=== Dataset content ===

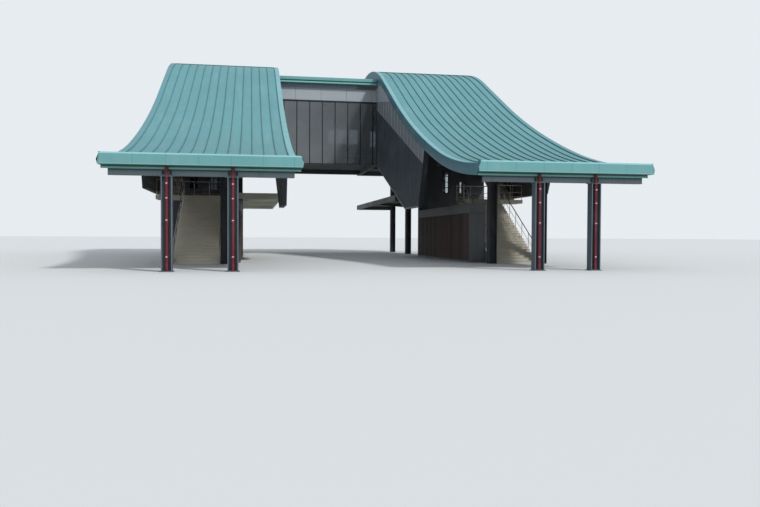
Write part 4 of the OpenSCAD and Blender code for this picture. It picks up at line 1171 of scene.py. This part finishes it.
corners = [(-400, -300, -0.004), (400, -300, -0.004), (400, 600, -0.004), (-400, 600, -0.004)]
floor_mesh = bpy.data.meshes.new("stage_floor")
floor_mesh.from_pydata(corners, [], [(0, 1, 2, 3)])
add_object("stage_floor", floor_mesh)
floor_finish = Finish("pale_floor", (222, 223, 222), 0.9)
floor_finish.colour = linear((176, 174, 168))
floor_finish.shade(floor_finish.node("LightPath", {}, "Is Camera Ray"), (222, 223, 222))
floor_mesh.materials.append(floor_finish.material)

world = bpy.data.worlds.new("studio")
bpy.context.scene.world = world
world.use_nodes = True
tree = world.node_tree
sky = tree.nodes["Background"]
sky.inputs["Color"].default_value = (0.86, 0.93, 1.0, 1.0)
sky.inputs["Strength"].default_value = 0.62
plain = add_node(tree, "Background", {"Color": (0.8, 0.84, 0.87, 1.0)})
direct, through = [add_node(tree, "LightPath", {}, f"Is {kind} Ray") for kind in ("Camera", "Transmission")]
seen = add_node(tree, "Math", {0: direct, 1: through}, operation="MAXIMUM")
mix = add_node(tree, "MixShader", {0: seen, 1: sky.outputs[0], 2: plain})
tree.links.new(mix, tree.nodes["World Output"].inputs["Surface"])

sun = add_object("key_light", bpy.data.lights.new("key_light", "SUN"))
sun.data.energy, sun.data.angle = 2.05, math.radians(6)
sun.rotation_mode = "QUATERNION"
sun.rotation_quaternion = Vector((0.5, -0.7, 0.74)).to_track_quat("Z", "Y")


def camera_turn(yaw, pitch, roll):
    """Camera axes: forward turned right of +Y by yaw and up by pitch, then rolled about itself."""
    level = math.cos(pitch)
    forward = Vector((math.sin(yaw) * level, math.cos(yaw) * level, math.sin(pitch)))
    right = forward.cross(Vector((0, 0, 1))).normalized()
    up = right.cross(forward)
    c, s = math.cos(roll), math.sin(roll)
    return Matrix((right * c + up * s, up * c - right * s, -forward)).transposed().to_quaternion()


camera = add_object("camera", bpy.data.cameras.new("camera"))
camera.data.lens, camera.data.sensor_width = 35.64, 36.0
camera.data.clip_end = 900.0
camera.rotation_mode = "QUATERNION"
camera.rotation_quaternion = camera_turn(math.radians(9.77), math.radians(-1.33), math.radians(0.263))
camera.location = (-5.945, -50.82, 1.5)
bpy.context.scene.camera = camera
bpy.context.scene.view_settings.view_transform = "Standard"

===

Go back to the listing above and please repeat it exactly.

◆ Reply to the task ◆
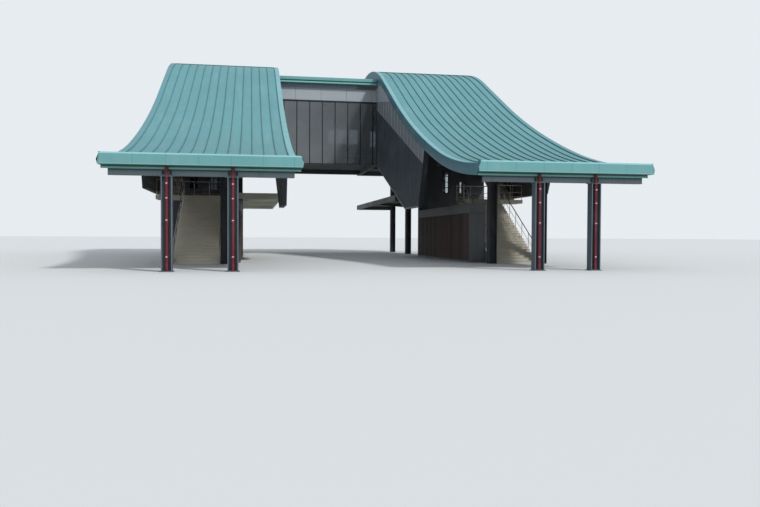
Write part 4 of the OpenSCAD and Blender code for this picture. It picks up at line 1171 of scene.py. This part finishes it.
corners = [(-400, -300, -0.004), (400, -300, -0.004), (400, 600, -0.004), (-400, 600, -0.004)]
floor_mesh = bpy.data.meshes.new("stage_floor")
floor_mesh.from_pydata(corners, [], [(0, 1, 2, 3)])
add_object("stage_floor", floor_mesh)
floor_finish = Finish("pale_floor", (222, 223, 222), 0.9)
floor_finish.colour = linear((176, 174, 168))
floor_finish.shade(floor_finish.node("LightPath", {}, "Is Camera Ray"), (222, 223, 222))
floor_mesh.materials.append(floor_finish.material)

world = bpy.data.worlds.new("studio")
bpy.context.scene.world = world
world.use_nodes = True
tree = world.node_tree
sky = tree.nodes["Background"]
sky.inputs["Color"].default_value = (0.86, 0.93, 1.0, 1.0)
sky.inputs["Strength"].default_value = 0.62
plain = add_node(tree, "Background", {"Color": (0.8, 0.84, 0.87, 1.0)})
direct, through = [add_node(tree, "LightPath", {}, f"Is {kind} Ray") for kind in ("Camera", "Transmission")]
seen = add_node(tree, "Math", {0: direct, 1: through}, operation="MAXIMUM")
mix = add_node(tree, "MixShader", {0: seen, 1: sky.outputs[0], 2: plain})
tree.links.new(mix, tree.nodes["World Output"].inputs["Surface"])

sun = add_object("key_light", bpy.data.lights.new("key_light", "SUN"))
sun.data.energy, sun.data.angle = 2.05, math.radians(6)
sun.rotation_mode = "QUATERNION"
sun.rotation_quaternion = Vector((0.5, -0.7, 0.74)).to_track_quat("Z", "Y")


def camera_turn(yaw, pitch, roll):
    """Camera axes: forward turned right of +Y by yaw and up by pitch, then rolled about itself."""
    level = math.cos(pitch)
    forward = Vector((math.sin(yaw) * level, math.cos(yaw) * level, math.sin(pitch)))
    right = forward.cross(Vector((0, 0, 1))).normalized()
    up = right.cross(forward)
    c, s = math.cos(roll), math.sin(roll)
    return Matrix((right * c + up * s, up * c - right * s, -forward)).transposed().to_quaternion()


camera = add_object("camera", bpy.data.cameras.new("camera"))
camera.data.lens, camera.data.sensor_width = 35.64, 36.0
camera.data.clip_end = 900.0
camera.rotation_mode = "QUATERNION"
camera.rotation_quaternion = camera_turn(math.radians(9.77), math.radians(-1.33), math.radians(0.263))
camera.location = (-5.945, -50.82, 1.5)
bpy.context.scene.camera = camera
bpy.context.scene.view_settings.view_transform = "Standard"